'Today salvation has come to this house'

Al Cariño, OMI
Editor: Mindanao Cross
Reproduced with Permission

31th Sunday in ordinary times


“You have mercy on all, Lord, because you can do all things; and you overlook the sins of men that they may repent. For you love all things that are and loathe nothing that you have made” (Wisdom 11:23–24). Here God is celebrated as the lover of life Who conserves His own creation in a spirit of mercy. In His dealing with sinners, He overlooks “the sins of men that they may repent.” The sequence is important; first, God overlooks sin; then, repentance follows. This sequence highlights the difference between the way we and God forgive. For unlike God, we demand repentance first, then we overlook the wrong, more often than not, sad to say, with conditions.

We see this sequence leading to repentance at work in Jesus' dealing with Zacchaeus, Jericho's chief tax collector and thus a wealthy man, who “was seeking to see who Jesus was” (Lk. 19:1–10). When he heard that Jesus was coming to Jericho, he climbed a tree to be able to see him. Lucky for him, Jesus passed where he was. More, Jesus looked up and said to him, “Zacchaeus, come down quickly, for today I must stay at your house.”

Zacchaeus was very happy about this turn of events. Upon welcoming Jesus to his house, he said in his joy, “Lord, I shall give to the poor half of my possessions, and if I have extorted anything from anyone I shall repay it four times over.” To this, Jesus replied, “Today salvation has come to this house.... For the Son of Man has come to seek and to save what was lost.”

Everyone in Jericho knew who Zacchaeus was. As a tax collector, and especially as the chief tax collector, they knew that he engaged in dirty deals. Thus he was branded as an extortioner, one who made his money at the expense of others. In short, he was a “sinner” and was lumped together with thieves, murderers and prostitutes. For such types of people, there was no salvation. So when Jesus invited Himself to stay at Zacchaeus' house, the Pharisees could not believe what they heard nor could they understand why. But all they could do was to mutter derisively, “He has gone to stay at the house of a sinner.”

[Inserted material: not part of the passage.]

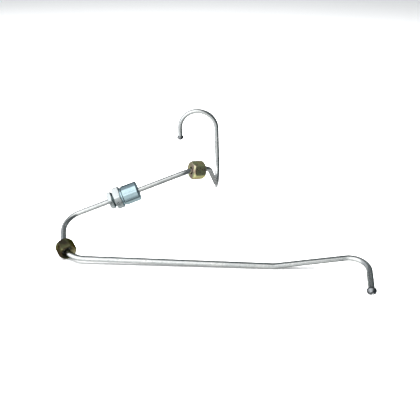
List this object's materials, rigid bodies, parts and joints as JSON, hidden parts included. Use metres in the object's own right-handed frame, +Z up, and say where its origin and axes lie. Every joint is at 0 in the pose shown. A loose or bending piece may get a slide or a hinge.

Not Jesus. He knew that deep in his heart Zacchaeus was not all that bad. Even if he had dirtied his hands in immoral deals, he had not lost his sense of what was good as evidenced by his eagerness to see Jesus, even to the extent of humbling himself by climbing up a tree — which highlighted all the more his physical infirmity. Jesus did not disappoint Zacchaeus.

Luke said that Zacchaeus received Jesus joyfully; a joy which reflected the transformation effected in him by his “seeing” of Jesus. The outcast Zacchaeus had never felt more accepted for what he was than at that moment! After that, he did not have any trouble in rectifying his evil deeds. Without any prompting from Jesus, he told Him that he would give half of his possessions to the poor and pay four–fold those he had cheated.

What was the reaction of the crowd? Instead of showing joy at this wonderful event of real conversion, they were enraged! In this, the crowd was no different than the Pharisees. But to Jesus, the crowd's lack of understanding did not matter any more than that of the Pharisees. He was more interested in the outcast than in the outraged. In so doing, He publicly showed the crowd that His mission was to deliver the sinner from the clutches of sin or in His words: “For the Son of Man has come to seek and to save what was lost.”

We have one thing in common with Zacchaeus: like him, we are all sinners and therefore are in need of salvation. So like Zacchaeus let us begin “seeking to see who Jesus was.” And like Zacchaeus, we will also be given the opportunity for repentance in an atmosphere of acceptance. For after all, Jesus' mission is “to save what was lost.”

In our seeking of Jesus, there will be difficulties along the way even as early as when by God's grace the desire to return to Him is awakened in us. Is our response “yes,” “no,” or “later”? The same goes in the area of rectifying relationships. Are we ready to stand humbly before God as we are now, warts and all? Are we ready to right our relationships with people close to us — our parents, relatives, friends, peers, and those we come in contact with in our day to day existence? In short, are we ready to forgive and ask for forgiveness?

The difficulties do not end there. When we finally respond to Jesus' call, our conversion may be considered suspect especially by those who have already prejudged us as “sinners.” But let us not allow that to bother us as Zacchaeus did not. What is important is to hear Jesus say to us, after we have responded to His desire to stay at our house, the same words He said to Zacchaeus: “Today salvation has come to this house.”